The Lyme Academy of Fine Arts
- Type: Private Art School
- Established: 1976
- Faculty: Jordan Sokol & Amaya Gurpide, Artistic Directors
- Students: 35 full-time (Winter 2024)
- Location: Old Lyme, Connecticut, U.S.
- Campus: 4 acres (1.6 ha);
- Nickname: Lyme Academy
- Website: www.lymeacademy.edu

= Lyme Academy of Fine Arts =

Art school in Old Lyme, Connecticut

The Lyme Academy of Fine Arts is an art school in Old Lyme, Connecticut.

==History==

The Lyme Academy was founded in 1976 by Elisabeth Gordon Chandler as a figurative academy for the teaching of sculpture, figure drawing, Illustration and painting dedicated to the fine arts.
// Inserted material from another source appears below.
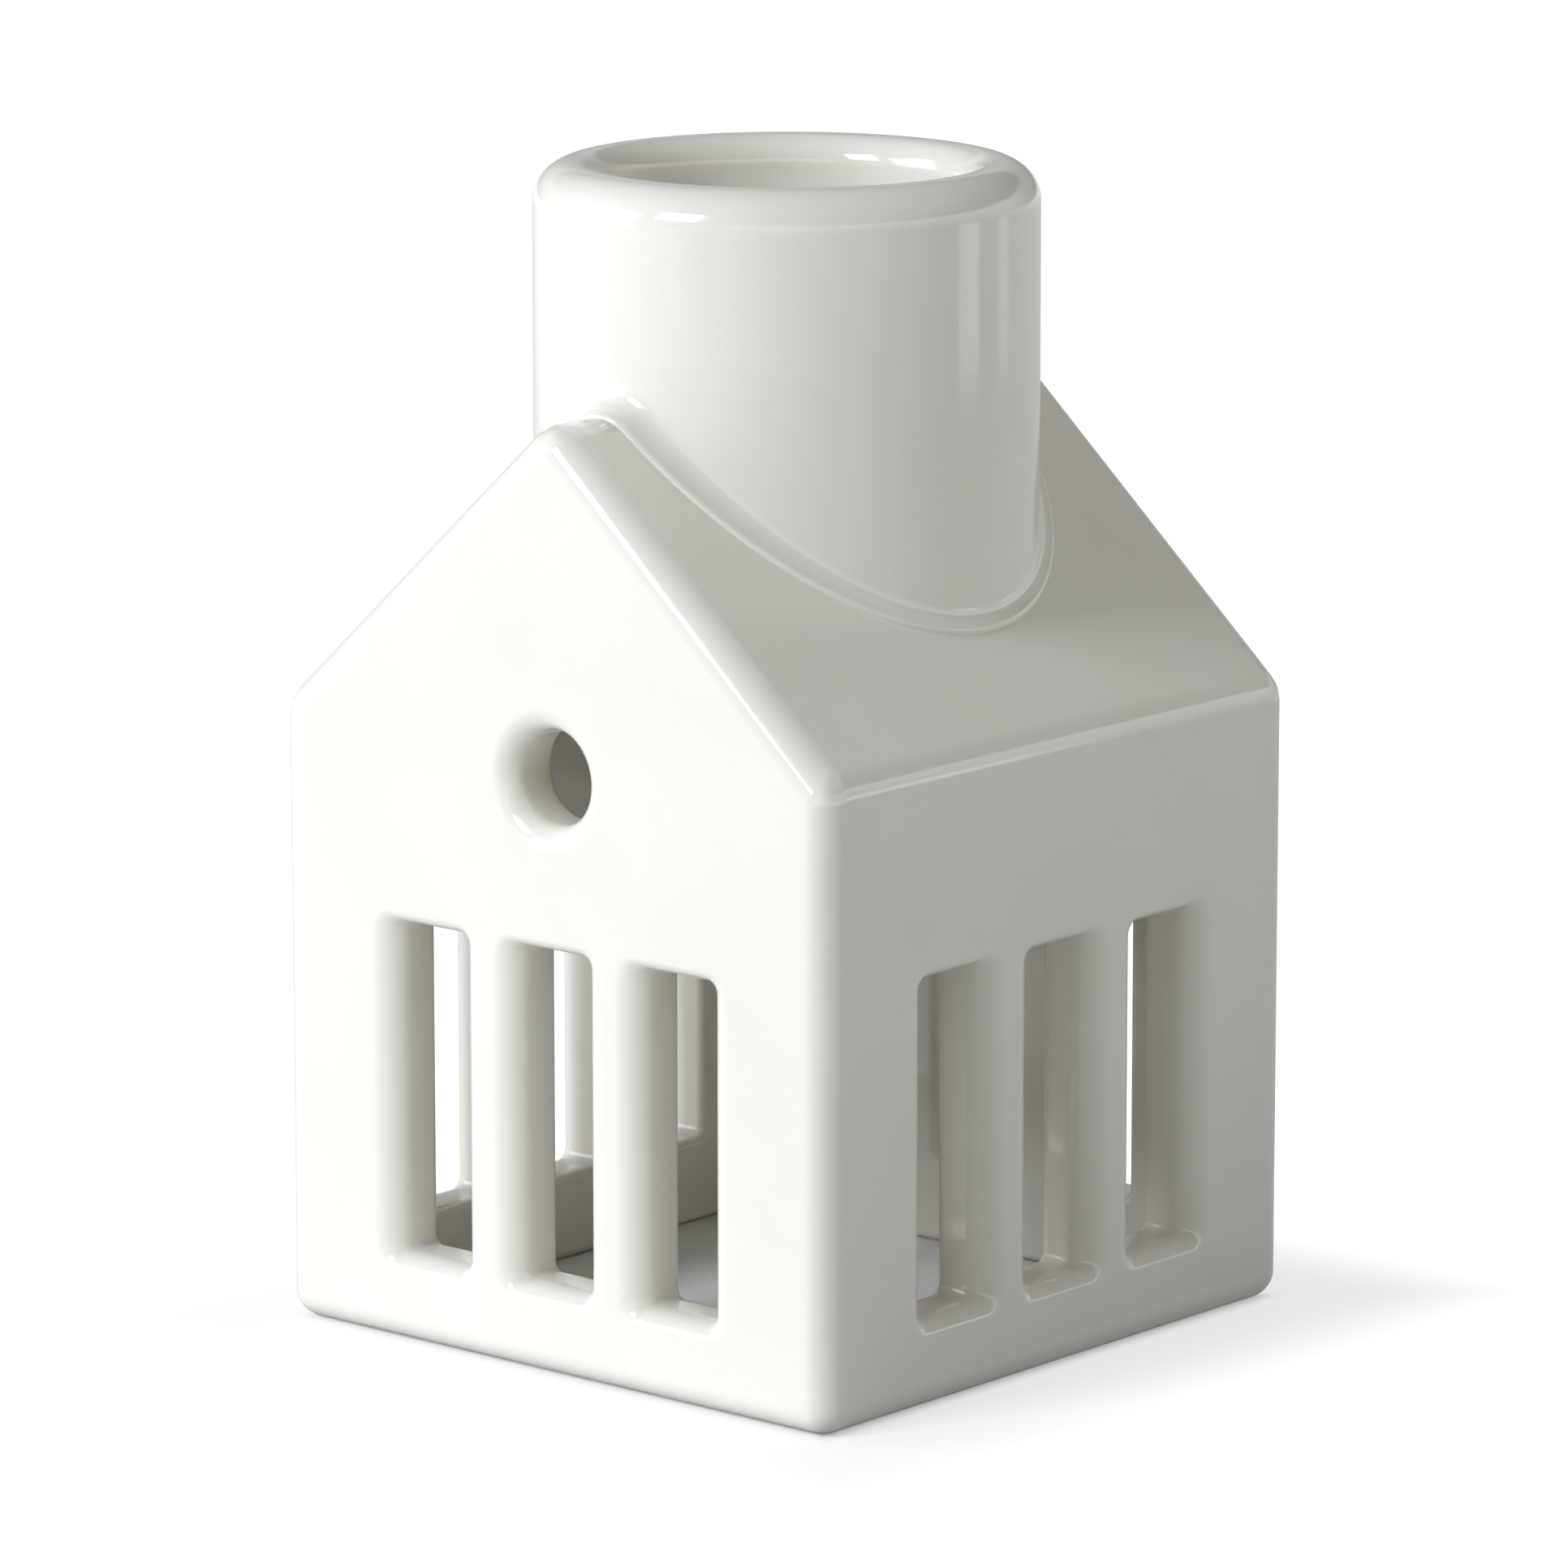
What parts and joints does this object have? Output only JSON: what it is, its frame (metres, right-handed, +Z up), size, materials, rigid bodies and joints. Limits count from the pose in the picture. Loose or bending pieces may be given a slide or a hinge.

The school offered a Bachelor of Fine Arts degree in the disciplines of painting, sculpture, illustration and drawing, as well as post-baccalaureate and a three-year certificate programs.

===1992-2019===
BFA degrees were first awarded in 1992, and between 2014 and 2019 the academy was affiliated with the University of New Haven. Under that agreement, Lyme kept ownership of the campus and its own Board of Trustees; New Haven acquired the academic degree programs. The business plan underlying that cooperation was that 200 students would enroll at the academy, a goal that was never reached; according the Michael Thomas Duffy, chair of the academy's board in 2021, the academy enrolled about 120 students at most. In 2019, "the University of New Haven discontinued degree-granting academic offerings". New Haven president Steven H. Kaplan said that at the time the affiliation with Lyme Academy would add a fine arts degree to the university, but the academy struggled to get enrollment figures up (with 139 students for the fall of 2017, and 122 in August 2018)

===Since 2019===
After a few difficult years, the academy hired new staff and a new artistic director Jordan Sokol, and saw about 120 students enroll for the summer term of 2021. At the time it had a budget of $1.657 million. The board planned to return to the earlier goals of the academy and adopted a manifesto for its reboot, including "adhering to the philosophy of Chandler, who believed artists needed to learn the fundamentals of figurative art ... in small classes with a high teacher to student ratio." They hoped to enroll 10 full-time students in the fall of 2021, and possibly 15 in the spring of 2022. Tuition for full-time core students was set at $9,600 per year. In addition, the academy planned to offer perhaps two dozen workshops annually, as well as four weekly part-time classes.